For $b_q$ I found only a conjectural recurrence relation: $$b_1\stackrel?=0,\ b_2\stackrel?=\frac14,\ b_q\stackrel?=\frac{2 \,(2\,q-3)\,\left(2\,q^2-6\,q+5\right)\cdot b_{q-1}-4\,(q-2)^3\cdot b_{q-2}+1}{4\,(q-1)^3},\tag5$$ but I could not find a general term formula for it.

• Can we prove that the closed forms shown in $(2)$ are correct?
• Can we prove that the formula $(3)$ holds for all $q\in\mathbb{Z}^+$ with some rational coefficients $a_q,\,b_q$?
• Are my conjectured formulae for these coefficients $(4),\,(5)$ correct?

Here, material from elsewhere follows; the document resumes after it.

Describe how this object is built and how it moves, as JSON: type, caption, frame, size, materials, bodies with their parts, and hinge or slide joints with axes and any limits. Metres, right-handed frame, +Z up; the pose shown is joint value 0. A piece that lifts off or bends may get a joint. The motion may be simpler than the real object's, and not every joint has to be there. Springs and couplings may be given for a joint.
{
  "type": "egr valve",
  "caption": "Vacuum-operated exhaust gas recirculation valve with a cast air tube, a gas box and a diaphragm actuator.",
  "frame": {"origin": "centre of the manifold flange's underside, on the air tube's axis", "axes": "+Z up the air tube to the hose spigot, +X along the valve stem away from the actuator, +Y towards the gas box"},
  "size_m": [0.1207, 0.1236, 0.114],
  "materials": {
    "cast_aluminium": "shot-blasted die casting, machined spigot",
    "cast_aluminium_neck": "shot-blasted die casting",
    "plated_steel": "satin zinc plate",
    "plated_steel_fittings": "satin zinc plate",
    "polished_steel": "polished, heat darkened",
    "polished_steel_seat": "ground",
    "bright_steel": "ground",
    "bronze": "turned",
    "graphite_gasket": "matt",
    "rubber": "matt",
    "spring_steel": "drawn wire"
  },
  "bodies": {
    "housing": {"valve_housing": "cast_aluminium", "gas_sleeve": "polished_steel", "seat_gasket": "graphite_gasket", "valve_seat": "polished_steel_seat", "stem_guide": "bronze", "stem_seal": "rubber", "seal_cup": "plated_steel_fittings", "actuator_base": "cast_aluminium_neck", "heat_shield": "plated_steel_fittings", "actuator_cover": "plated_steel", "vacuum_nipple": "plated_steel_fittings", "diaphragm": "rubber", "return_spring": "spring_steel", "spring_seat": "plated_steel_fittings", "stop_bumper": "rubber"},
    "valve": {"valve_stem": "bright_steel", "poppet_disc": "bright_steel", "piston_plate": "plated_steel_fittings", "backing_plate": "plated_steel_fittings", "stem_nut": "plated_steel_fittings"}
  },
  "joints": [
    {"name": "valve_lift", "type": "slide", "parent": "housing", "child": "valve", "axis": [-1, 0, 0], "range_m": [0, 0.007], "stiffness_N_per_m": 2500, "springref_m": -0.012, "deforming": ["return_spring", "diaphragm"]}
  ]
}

• Can the formula $(4)$ be expanded in terms of simpler functions?
• Is there a general term formula for $(5)$?
• Can we find (or at least conjecture) a general closed-form formula for $\mathcal{J}_q$ where $q$ is not necessarily an integer?

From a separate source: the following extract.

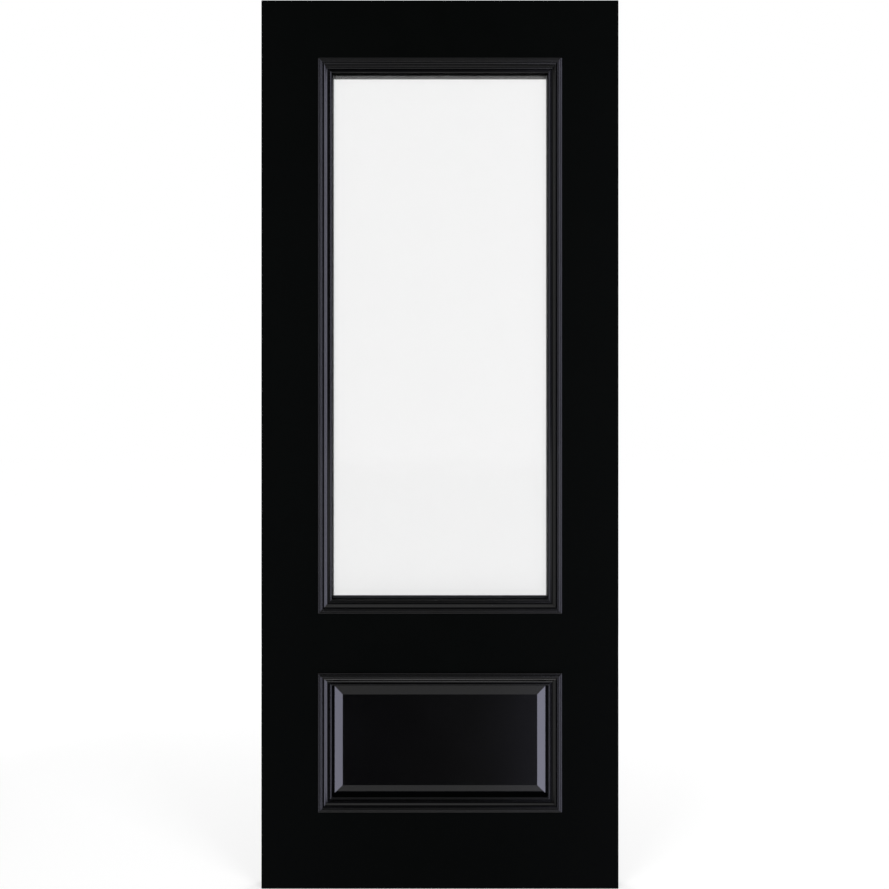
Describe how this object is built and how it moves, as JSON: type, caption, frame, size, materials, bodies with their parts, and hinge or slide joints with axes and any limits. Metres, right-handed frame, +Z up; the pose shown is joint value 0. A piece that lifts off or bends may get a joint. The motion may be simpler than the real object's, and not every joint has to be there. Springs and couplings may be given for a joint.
{
  "type": "glazed interior door leaf with raised lower panel",
  "caption": "Painted panelled door leaf with a tall satin glass pane over a raised panel, both framed by mitred mouldings on each face.",
  "frame": {"origin": "centre of the hinge-side edge face of the leaf, at mid height and mid thickness", "axes": "+X across the leaf from the hinge edge to the lock edge, -Y out of the front face, +Z up"},
  "size_m": [0.82, 0.0564, 2.04],
  "materials": {
    "painted_timber_frame": "satin black paint over timber stiles and rails",
    "painted_panel": "satin black paint over a fielded board",
    "painted_moulding": "semi-gloss black paint over machined moulding",
    "satin_glass": "satin toughened glass",
    "glazing_tape": "matt closed-cell glazing tape",
    "setting_block": "matt setting block"
  },
  "bodies": {
    "root": {"hinge_stile": "painted_timber_frame", "lock_stile": "painted_timber_frame", "top_rail": "painted_timber_frame", "middle_rail": "painted_timber_frame", "bottom_rail": "painted_timber_frame", "raised_panel": "painted_panel", "glass_pane": "satin_glass", "setting_block_left": "setting_block", "setting_block_right": "setting_block", "front_tape_left": "glazing_tape", "front_tape_right": "glazing_tape", "front_tape_bottom": "glazing_tape", "front_tape_top": "glazing_tape", "back_tape_left": "glazing_tape", "back_tape_right": "glazing_tape", "back_tape_bottom": "glazing_tape", "back_tape_top": "glazing_tape", "front_glass_moulding_left": "painted_moulding", "front_glass_moulding_right": "painted_moulding", "front_glass_moulding_bottom": "painted_moulding", "front_glass_moulding_top": "painted_moulding", "front_panel_moulding_left": "painted_moulding", "front_panel_moulding_right": "painted_moulding", "front_panel_moulding_bottom": "painted_moulding", "front_panel_moulding_top": "painted_moulding", "back_glass_moulding_left": "painted_moulding", "back_glass_moulding_right": "painted_moulding", "back_glass_moulding_bottom": "painted_moulding", "back_glass_moulding_top": "painted_moulding", "back_panel_moulding_left": "painted_moulding", "back_panel_moulding_right": "painted_moulding", "back_panel_moulding_bottom": "painted_moulding", "back_panel_moulding_top": "painted_moulding"}
  },
  "joints": []
}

As pointed out in a comment, these and many related results are derived in the excellent paper "Moments of Elliptic Integrals", by James Wan (http://arxiv.org/abs/1101.1132). Specifically, the author shows that $$K_{1}=\int_{0}^{1}xK(x)^2dx =\frac{7}{4}\zeta(3),$$ that $$K_{3}=\int_{0}^{1}x^3 K^2(x)dx= \frac{1}{4}+\frac{7}{8}\zeta(3),$$ and finally that the recurrence $$(n+1)^3K_{n+2} - 2n(n^2+1)K_{n}+(n-1)^3 K_{n-2}=2$$ holds in general. In terms of your integrals, where ${\cal J}_q=K_{2q-1}$, we find that $${\cal J}_{q}=K_{2q-1}=\frac{2+2(2q-3)((2q-3)^2+1)K_{2q-3}-(2q-4)^3 K_{2q-5}}{(2q-2)^3} \\ =\frac{1}{4(q-1)^3}+\frac{(2q-3)(2q^2-6q+5)}{2(q-1)^3}{\cal J}_{q-1}-\frac{(q-2)^3}{(q-1)^3}{\cal J}_{q-2}.$$ Then indeed ${\cal J}_q=a_q\zeta(3)+b_q$, where $a_1=7/4$, $a_2=7/8$, $b_1=0$, $b_2=1/4$; and $a_q$ and $b_q$ satisfy these recurrence relations: $$a_{q}=\frac{(2q-3)(2q^2-6q+5)}{2(q-1)^3}a_{q-1}-\frac{(q-2)^3}{(q-1)^3}a_{q-2}$$ and $$b_{q}=\frac{1}{4(q-1)^3}+\frac{(2q-3)(2q^2-6q+5)}{2(q-1)^3}b_{q-1}-\frac{(q-2)^3}{(q-1)^3}b_{q-2}$$ (where the latter matches your conjecture).